Please quote the material exactly, every line of it.

**DATA BLOCK**
- - - -
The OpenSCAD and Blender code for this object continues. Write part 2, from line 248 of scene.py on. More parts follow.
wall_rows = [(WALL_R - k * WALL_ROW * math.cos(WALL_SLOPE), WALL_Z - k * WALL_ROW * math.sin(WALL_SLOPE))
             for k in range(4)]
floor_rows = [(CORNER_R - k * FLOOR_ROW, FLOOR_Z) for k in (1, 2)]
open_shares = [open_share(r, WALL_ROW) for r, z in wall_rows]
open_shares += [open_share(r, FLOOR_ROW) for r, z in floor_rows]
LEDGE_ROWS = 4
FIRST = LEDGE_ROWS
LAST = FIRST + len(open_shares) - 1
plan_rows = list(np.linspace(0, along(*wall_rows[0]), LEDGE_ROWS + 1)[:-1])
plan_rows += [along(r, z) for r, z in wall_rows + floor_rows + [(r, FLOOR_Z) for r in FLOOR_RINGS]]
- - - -
**ANSWER TO THE PROBLEM**
The OpenSCAD and Blender code for this object continues. Write part 2, from line 248 of scene.py on. More parts follow.
wall_rows = [(WALL_R - k * WALL_ROW * math.cos(WALL_SLOPE), WALL_Z - k * WALL_ROW * math.sin(WALL_SLOPE))
             for k in range(4)]
floor_rows = [(CORNER_R - k * FLOOR_ROW, FLOOR_Z) for k in (1, 2)]
open_shares = [open_share(r, WALL_ROW) for r, z in wall_rows]
open_shares += [open_share(r, FLOOR_ROW) for r, z in floor_rows]
LEDGE_ROWS = 4
FIRST = LEDGE_ROWS
LAST = FIRST + len(open_shares) - 1
plan_rows = list(np.linspace(0, along(*wall_rows[0]), LEDGE_ROWS + 1)[:-1])
plan_rows += [along(r, z) for r, z in wall_rows + floor_rows + [(r, FLOOR_Z) for r in FLOOR_RINGS]]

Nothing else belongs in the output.